People frequently see in others the faults that they have themselves. He accuses you of that because that is his own problem, that he is familiar with, and therefore he projects it onto others whenever there is the slightest hint of it that turns his thinking in that direction.
I have seen this so frequently that I actually think it is a defensive tactic of sorts - subconscious probably rather than intentional. Because if you accuse somebody of something, and they come back and say "actually, it's you that's like that", it sounds like they're just making up an unfair counter-accusation, so you cut off their argument at the foot. That might be hard to follow, so I'll give an illustration.
Bill has an obvious, central character flaw causing a problem - let's say he has a tendency to personalise arguments and make personal attacks instead of discussing the actual matter at hand. Bill has often done this and Bob knows it.
Bill is arguing with Bob about something. Bill criticised Bob, then Bob criticised Bill.

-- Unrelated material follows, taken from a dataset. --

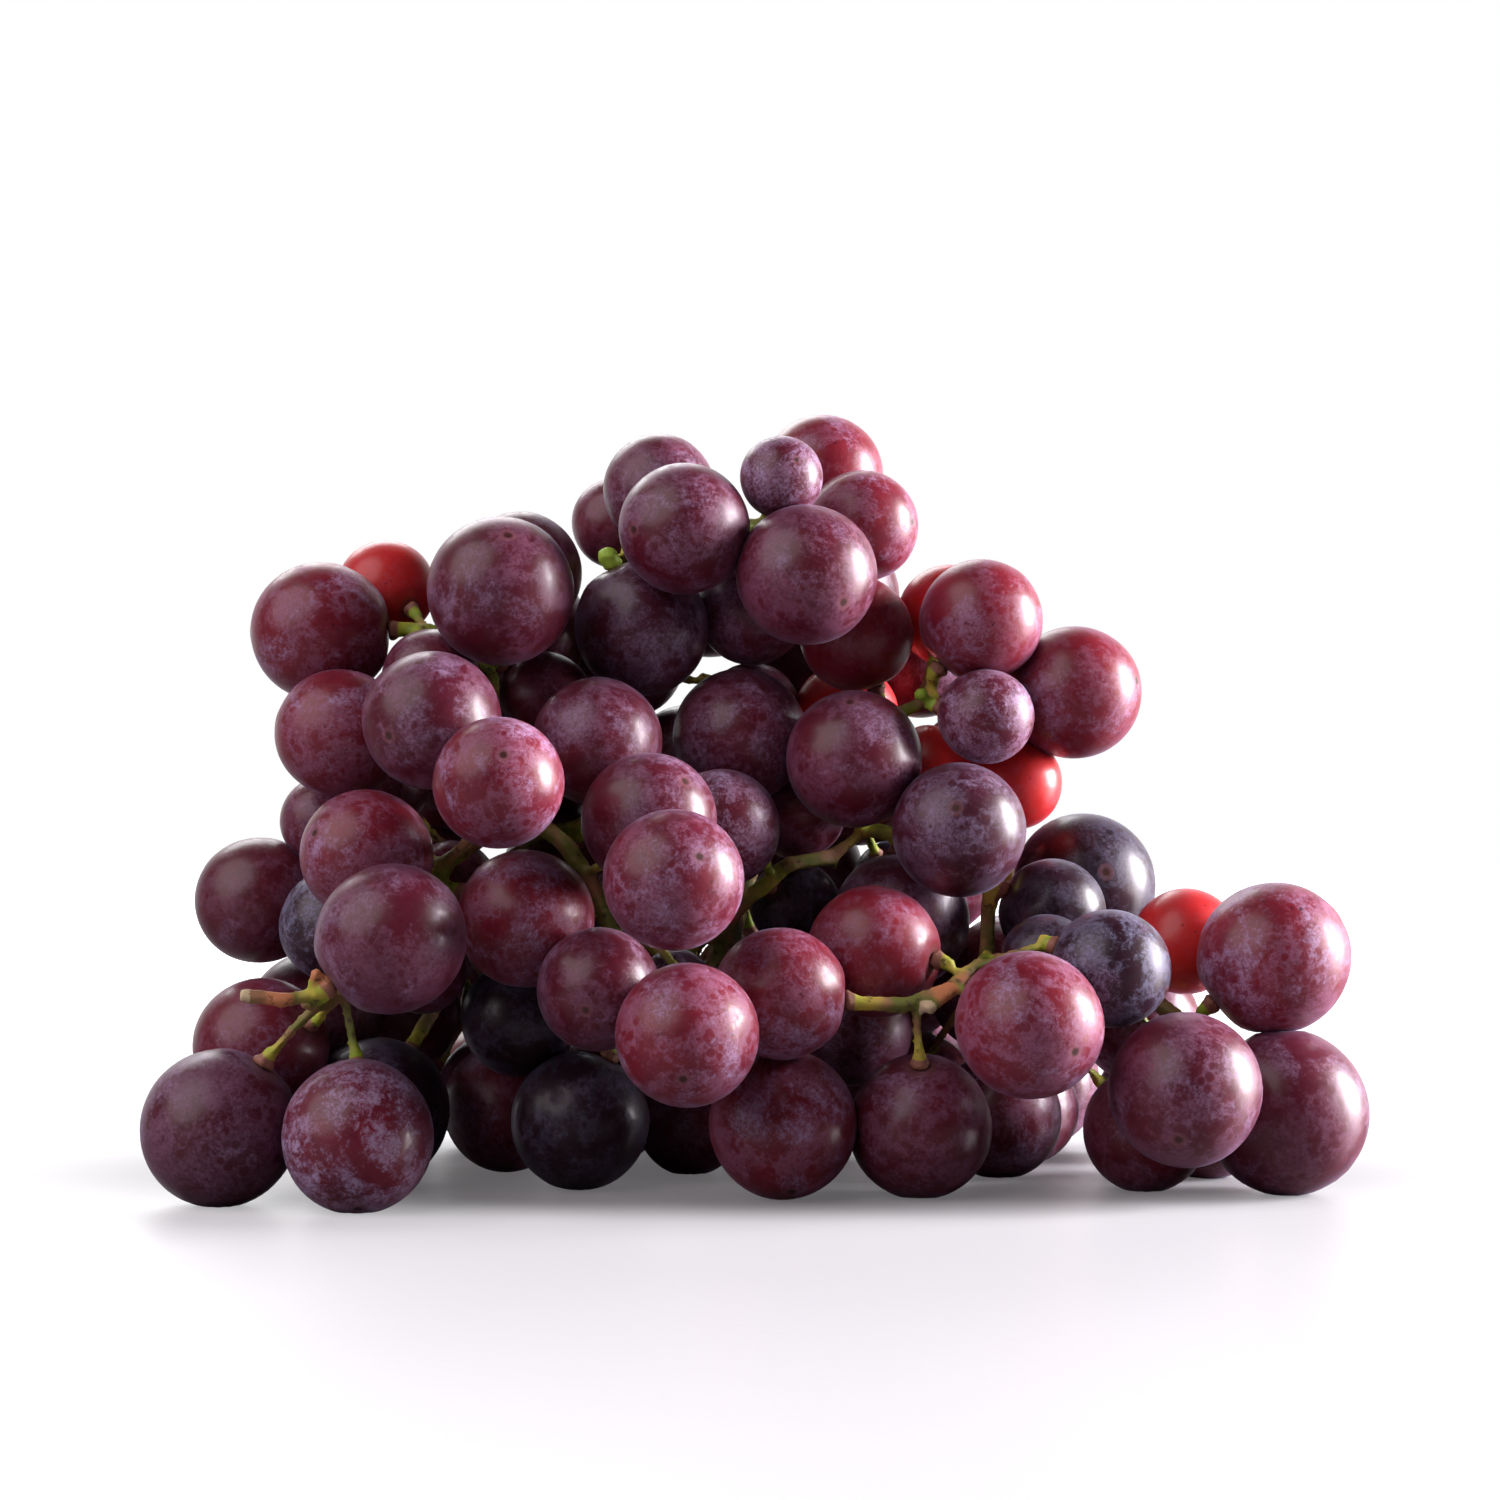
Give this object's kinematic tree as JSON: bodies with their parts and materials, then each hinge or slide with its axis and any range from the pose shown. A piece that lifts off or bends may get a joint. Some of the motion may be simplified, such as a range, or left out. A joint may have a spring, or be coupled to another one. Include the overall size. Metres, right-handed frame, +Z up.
{
  "type": "bunch of grapes",
  "caption": "Bunch of large red-purple table grapes lying on its side, its berries in sprays on a branching green stem with a cut stalk end at the back.",
  "frame": {"origin": "middle of the bunch's footprint, on the surface that it lies on", "axes": "+Z up, +X along the bunch's width, to the right seen from its front, +Y towards its back, where the stalk's cut end is"},
  "size_m": [0.1852, 0.1388, 0.124],
  "materials": {
    "berry_skin": "satin, with patches of pale waxy bloom",
    "stem": "matt"
  },
  "bodies": {
    "root": {"stem": "stem", "berries_crown": "berry_skin", "berries_right_shoulder": "berry_skin", "berries_heart": "berry_skin", "berries_left_shoulder": "berry_skin", "berries_left_breast": "berry_skin", "berries_left_flank": "berry_skin", "berries_lap": "berry_skin", "berries_skirt": "berry_skin", "berries_right_flank": "berry_skin", "berries_right_wing": "berry_skin", "berries_left_foot": "berry_skin", "berries_core_low_left": "berry_skin", "berries_core_low_right": "berry_skin", "berries_back_low_left": "berry_skin", "berries_back_low_right": "berry_skin", "berries_back_middle_left": "berry_skin", "berries_back_middle_right": "berry_skin", "berries_back_top_left": "berry_skin", "berries_back_top_right": "berry_skin"}
  },
  "joints": []
}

Bill, being familiar with personal attacks and sensitive to them, immediately interprets Bob's statement as a serious personal insult, and accuses Bob of 'always' making personal attacks against others.
Bill has pointed out the speck in Bob's eye (Bob is not flawless), ignoring the log in his own. But in this case, it is a strategic move that places Bob in a difficult position. How can Bob respond?
- If he responds in a factually correct way, he could point out the log in Bill's eye and argue that it's worse than his own problem ("Actually Bill, you're the one always making personal accusations"). But then it sounds like he's the one ignoring his own character flaws. It also sounds like he just invented this accusation because Bill said it about him. And it's a further escalation of the argument.
- But if he ignores this central issue and makes a peripheral point (e.g. defensively tries to explain away his own statement as not a personal attack, or criticises Bill for a different matter), he is ignoring the fundamental problem, being intellectually dishonest, and knows the discussion will achieve nothing positive. So again it's a further escalation of the argument.
Bill's accusation is therefore a pre-emptive defence - it has put Bob in an awkward position where he cannot make points he believes is truthful without coming across badly and making Bill himself look like the victim.
I don't think anybody really goes through all this logic and does this intentionally. But I do commonly see people accusing others of the faults they themselves obviously exhibit. Likely we learn on some subconscious level that this argument method causes us to win arguments more frequently, so we automatically adopt it without really knowing or caring why it is successful, it just becomes instinctual.